— begin —

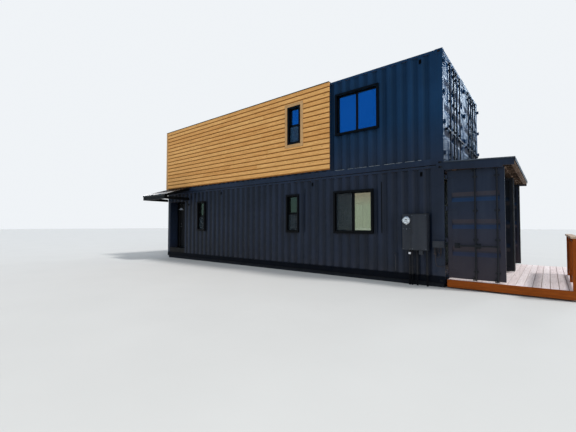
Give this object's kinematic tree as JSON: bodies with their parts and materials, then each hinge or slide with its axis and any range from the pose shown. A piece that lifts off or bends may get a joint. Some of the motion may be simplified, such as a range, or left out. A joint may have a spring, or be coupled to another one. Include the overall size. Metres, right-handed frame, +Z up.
{
  "type": "two-storey shipping container cabin",
  "caption": "Two-storey cabin of shipping containers with timber cladding, a roofed deck, an entrance alcove with a porch and cargo doors that close the deck end.",
  "frame": {"origin": "ground level in the middle of the containers' footprint, on the underside of the footing", "axes": "+X along the containers towards the deck, +Y away from the entrance wall, +Z up"},
  "size_m": [14.706, 6.195, 5.92],
  "materials": {
    "steel": "satin navy-charcoal container paint",
    "black_metal": "satin black",
    "door_paint": "satin dark grey",
    "bare_metal": "satin",
    "glass": "clear tinted",
    "timber": "oiled light tan boards",
    "cedar": "red-brown stained",
    "planks": "weathered deck boards",
    "roof_metal": "pale coated sheet",
    "grey_metal": "satin grey",
    "floor": "plain boarded floor",
    "lining": "plain lining",
    "concrete": "dark coated concrete"
  },
  "bodies": {
    "house": {"footing": "concrete", "lower_posts": "steel", "lower_rails": "steel", "upper_posts": "steel", "upper_rails": "steel", "ground_floor": "floor", "ground_ceiling": "lining", "upper_floor": "floor", "upper_roof": "steel", "lower_front_wall": "steel", "lower_back_wall": "steel", "lower_street_wall": "steel", "upper_front_wall": "steel", "upper_back_wall": "steel", "upper_street_wall": "steel", "entry_sill": "black_metal", "entry_side_wall": "steel", "entry_header": "steel", "entry_frame": "black_metal", "entry_lamp": "black_metal", "porch_frame": "black_metal", "porch_roofing": "roof_metal", "window_frames": "black_metal", "window_glass": "glass", "patio_frames": "black_metal", "patio_glass": "glass", "upper_doors": "steel", "upper_lock_rods": "steel", "wood_cladding": "timber", "cladding_battens": "timber", "cladding_trim": "timber", "deck_rafters": "cedar", "deck_fascias": "steel", "deck_roofing": "roof_metal", "deck_frame": "cedar", "deck_boards": "planks", "deck_guard": "cedar", "service_boxes": "grey_metal", "meter_glass": "glass", "conduits": "grey_metal", "wall_vents": "black_metal"},
    "entry_door": {"entry_door": "door_paint", "entry_lever": "bare_metal"},
    "cargo_door_1": {"cargo_door_1": "steel", "lock_rods_1": "steel"},
    "cargo_door_2": {"cargo_door_2": "steel", "lock_rods_2": "steel"},
    "cargo_door_3": {"cargo_door_3": "steel", "lock_rods_3": "steel"},
    "cargo_door_4": {"cargo_door_4": "steel", "lock_rods_4": "steel"}
  },
  "joints": [
    {"name": "cargo_door_1_hinge", "type": "hinge", "parent": "house", "child": "cargo_door_1", "pos_m": [6.131, -2.42, 1.5], "axis": [0, 0, 1], "range_deg": [0, 90]},
    {"name": "cargo_door_2_hinge", "type": "hinge", "parent": "house", "child": "cargo_door_2", "pos_m": [6.131, -0.038, 1.5], "axis": [0, 0, -1], "range_deg": [0, 90]},
    {"name": "cargo_door_3_hinge", "type": "hinge", "parent": "house", "child": "cargo_door_3", "pos_m": [6.131, 0.038, 1.5], "axis": [0, 0, 1], "range_deg": [0, 90]},
    {"name": "cargo_door_4_hinge", "type": "hinge", "parent": "house", "child": "cargo_door_4", "pos_m": [6.131, 2.42, 1.5], "axis": [0, 0, -1], "range_deg": [0, 90]},
    {"name": "entry_door_hinge", "type": "hinge", "parent": "house", "child": "entry_door", "pos_m": [-4.865, -1.92, 1.5], "axis": [0, 0, -1], "range_deg": [0, 90]}
  ]
}
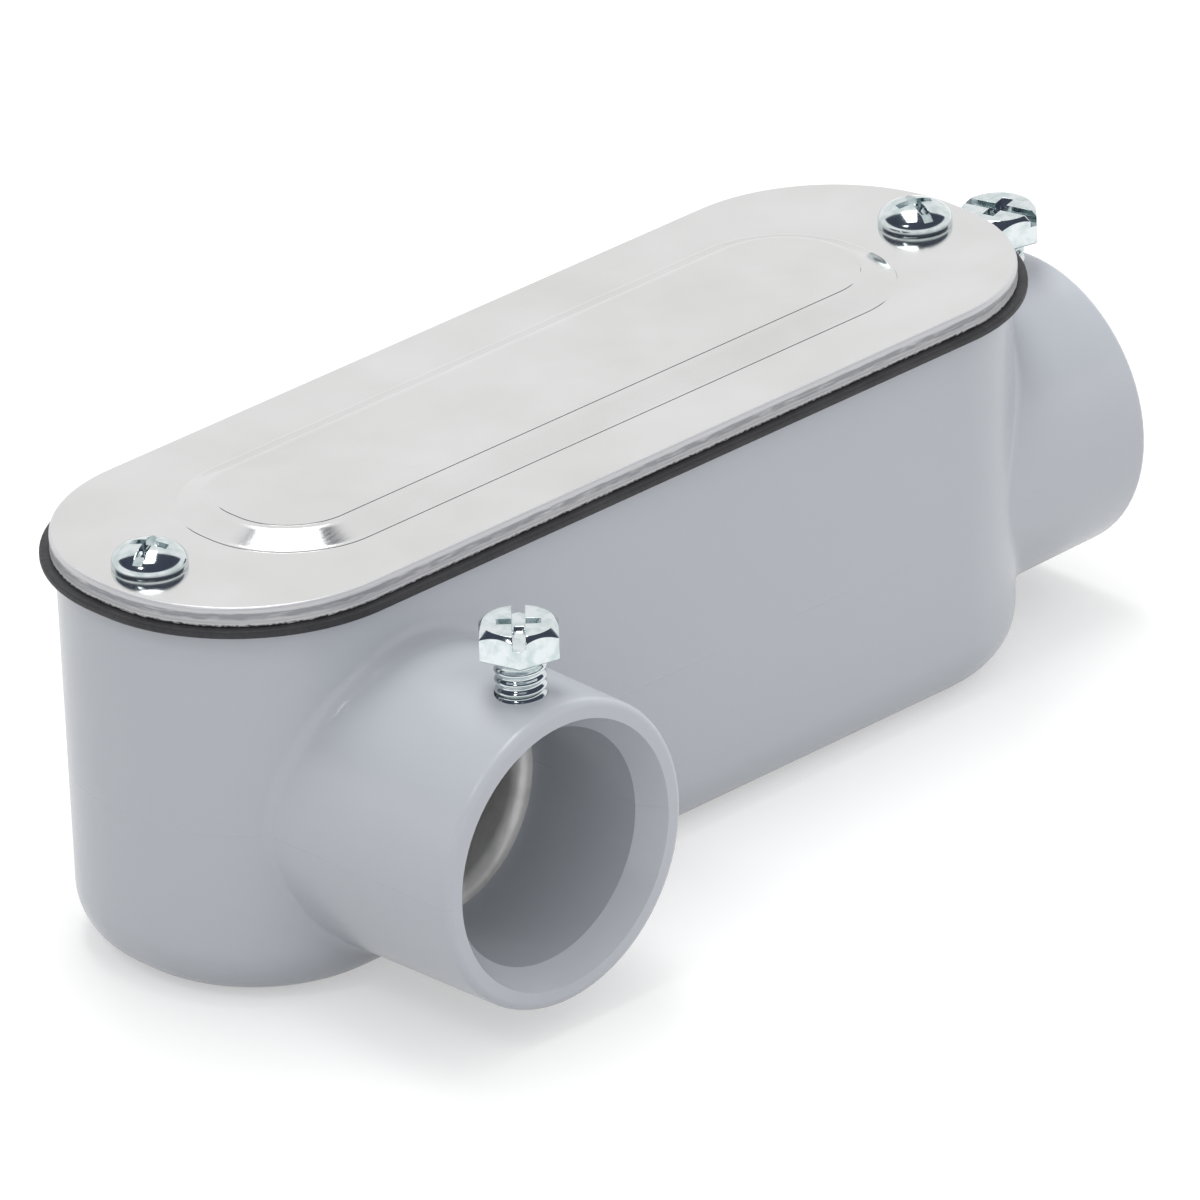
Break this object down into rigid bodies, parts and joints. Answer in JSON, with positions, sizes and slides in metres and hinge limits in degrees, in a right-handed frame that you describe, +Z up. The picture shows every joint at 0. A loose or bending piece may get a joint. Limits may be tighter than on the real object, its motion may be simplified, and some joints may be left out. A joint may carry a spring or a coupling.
{
  "type": "conduit body",
  "caption": "Die-cast set-screw conduit body: a closed trough with a side hub and an end hub, a gasketed screw-on cover and hexagon set screws.",
  "frame": {"origin": "centre of the flat underside of the housing, on its long centre line", "axes": "+X along the body to the end hub, -Y the way the side hub opens, +Z up through the cover"},
  "size_m": [0.1587, 0.072, 0.0569],
  "materials": {
    "painted_casting": "satin",
    "cover_sheet": "satin",
    "gasket_rubber": "matte",
    "plated_steel": "gloss"
  },
  "bodies": {
    "conduit_body": {"housing": "painted_casting", "cover_gasket": "gasket_rubber", "cover": "cover_sheet"},
    "side_set_screw": {"side_hub_set_screw": "plated_steel"},
    "end_set_screw": {"end_hub_set_screw": "plated_steel"},
    "cover_screw_a": {"cover_screw_side_hub_end": "plated_steel"},
    "cover_screw_b": {"cover_screw_end_hub_end": "plated_steel"}
  },
  "joints": [
    {"name": "side_set_screw_travel", "type": "slide", "parent": "conduit_body", "child": "side_set_screw", "axis": [0, 0, 1], "range_m": [-0.005, 0.002]},
    {"name": "end_set_screw_travel", "type": "slide", "parent": "conduit_body", "child": "end_set_screw", "axis": [0, 0, 1], "range_m": [-0.004, 0.003]},
    {"name": "cover_screw_a_travel", "type": "slide", "parent": "conduit_body", "child": "cover_screw_a", "axis": [0, 0, 1], "range_m": [0, 0.005]},
    {"name": "cover_screw_b_travel", "type": "slide", "parent": "conduit_body", "child": "cover_screw_b", "axis": [0, 0, 1], "range_m": [0, 0.005]}
  ]
}
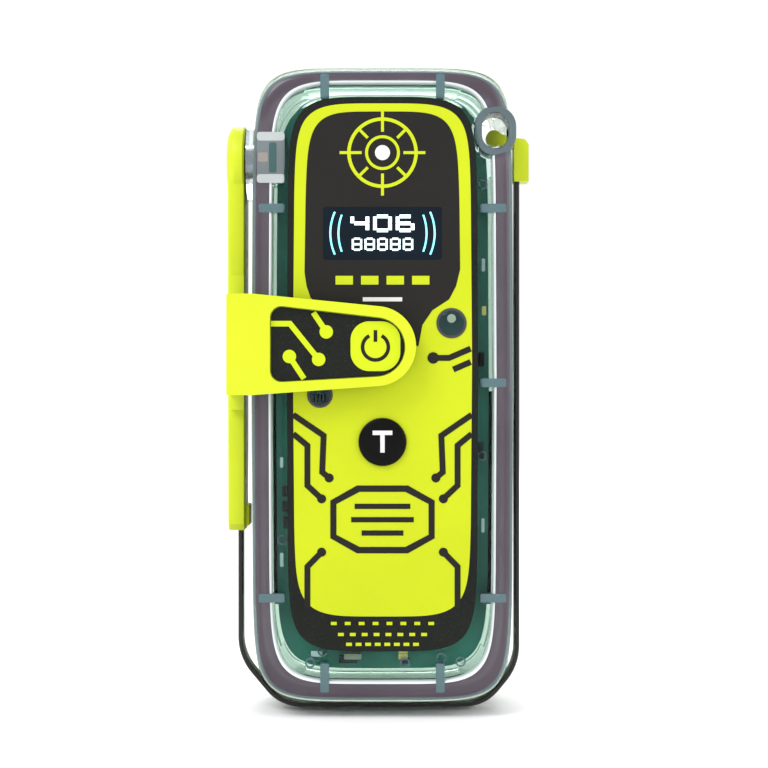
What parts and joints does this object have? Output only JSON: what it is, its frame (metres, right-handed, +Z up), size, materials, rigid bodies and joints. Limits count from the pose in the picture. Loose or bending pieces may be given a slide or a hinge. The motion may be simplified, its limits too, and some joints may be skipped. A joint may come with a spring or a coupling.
{
  "type": "emergency position beacon",
  "caption": "Hand-held distress beacon: clear sealed case, printed front panel, small display, guarded push buttons and a wrap-round spring antenna.",
  "frame": {"origin": "middle of the flat foot under the case, level with the antenna hinge's plane within a few millimetres", "axes": "+Z up along the case's height, -Y out of the front panel, +X to the right when facing the panel, so the antenna arm is on the -X side"},
  "size_m": [0.0534, 0.0378, 0.1147],
  "materials": {
    "clear_shell": "clear polycarbonate",
    "clear_boss": "clear polycarbonate",
    "gasket": "grey silicone",
    "steel": "stainless steel",
    "label": "printed film, yellow and black",
    "print": "black printed film with yellow lines",
    "window": "tinted clear film",
    "display": "display glass",
    "lens": "clear polycarbonate",
    "led": "white lamp with phosphor",
    "dark_led": "smoked lamp",
    "neon": "fluorescent yellow moulding",
    "seal": "black silicone",
    "black": "black moulding",
    "board": "green circuit board",
    "chip": "black packages",
    "ceramic_patch": "ceramic with silver face",
    "tin": "tinned steel can",
    "cell": "sleeved cell",
    "gold": "gold-plated spring strip",
    "blade": "black-coated spring steel"
  },
  "bodies": {
    "case": {"front_shell": "clear_shell", "rear_shell": "clear_shell", "case_gasket": "gasket", "case_screws": "steel", "front_label": "label", "rear_label": "label", "display_window": "window", "display_module": "display", "strobe_lens": "lens", "strobe_led": "led", "infrared_lens": "lens", "infrared_led": "dark_led", "power_seal": "seal", "power_switch": "steel", "test_seal": "seal", "test_switch": "steel", "main_board": "board", "board_screws": "steel", "board_chips": "chip", "gps_patch": "ceramic_patch", "radio_board": "board", "radio_shield": "tin", "board_connector": "chip", "battery_left": "cell", "battery_right": "cell", "battery_tray": "black", "battery_contacts": "gold", "battery_pad": "seal", "hinge_boss": "clear_boss", "hinge_seal": "seal", "antenna_contact": "gold"},
    "antenna_arm": {"antenna_arm": "neon", "button_guard": "neon", "guard_label": "print", "hinge_pin": "steel", "hinge_clip": "steel", "antenna_root": "blade"},
    "blade_1": {"blade_1": "blade"},
    "blade_2": {"blade_2": "blade"},
    "blade_3": {"blade_3": "blade"},
    "blade_4": {"blade_4": "blade", "antenna_tip": "neon"},
    "power_button": {"power_button": "neon"},
    "test_button": {"test_button": "black"}
  },
  "joints": [
    {"name": "antenna_swing", "type": "hinge", "parent": "case", "child": "antenna_arm", "pos_m": [-0.024, -0.0047, 0.0969], "axis": [-1, 0, 0], "range_deg": [0, 180]},
    {"name": "blade_bend_1", "type": "hinge", "parent": "antenna_arm", "child": "blade_1", "pos_m": [-0.0252, -0.0047, 0.00939], "axis": [0, 1, 0], "range_deg": [0, 40]},
    {"name": "blade_bend_2", "type": "hinge", "parent": "blade_1", "child": "blade_2", "pos_m": [-0.01801, -0.0047, 0.00082], "axis": [0, 1, 0], "range_deg": [0, 50]},
    {"name": "blade_bend_3", "type": "hinge", "parent": "blade_2", "child": "blade_3", "pos_m": [0.01801, -0.0047, 0.00082], "axis": [0, 1, 0], "range_deg": [0, 50]},
    {"name": "blade_bend_4", "type": "hinge", "parent": "blade_3", "child": "blade_4", "pos_m": [0.02388, -0.0047, 0.00782], "axis": [0, 1, 0], "range_deg": [0, 40]},
    {"name": "power_press", "type": "slide", "parent": "case", "child": "power_button", "axis": [0, 1, 0], "range_m": [0, 0.0005], "stiffness_N_per_m": 4000},
    {"name": "test_press", "type": "slide", "parent": "case", "child": "test_button", "axis": [0, 1, 0], "range_m": [0, 0.0005], "stiffness_N_per_m": 4000}
  ],
  "couplings": [
    {"joint": "blade_bend_1", "follows": "antenna_swing", "ratio": 0.22222},
    {"joint": "blade_bend_2", "follows": "antenna_swing", "ratio": 0.27778},
    {"joint": "blade_bend_3", "follows": "antenna_swing", "ratio": 0.27778},
    {"joint": "blade_bend_4", "follows": "antenna_swing", "ratio": 0.22222}
  ]
}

— end —

Copy all the lines above that hold the string "from".

### [TASK ANSWER]
Give this object's kinematic tree as JSON: bodies with their parts and materials, then each hinge or slide with its axis and any range from the pose shown. A piece that lifts off or bends may get a joint. Some of the motion may be simplified, such as a range, or left out. A joint may have a spring, or be coupled to another one. Include the overall size. Metres, right-handed frame, +Z up.
  "frame": {"origin": "ground level in the middle of the containers' footprint, on the underside of the footing", "axes": "+X along the containers towards the deck, +Y away from the entrance wall, +Z up"},
What parts and joints does this object have? Output only JSON: what it is, its frame (metres, right-handed, +Z up), size, materials, rigid bodies and joints. Limits count from the pose in the picture. Loose or bending pieces may be given a slide or a hinge. The motion may be simplified, its limits too, and some joints may be skipped. A joint may come with a spring or a coupling.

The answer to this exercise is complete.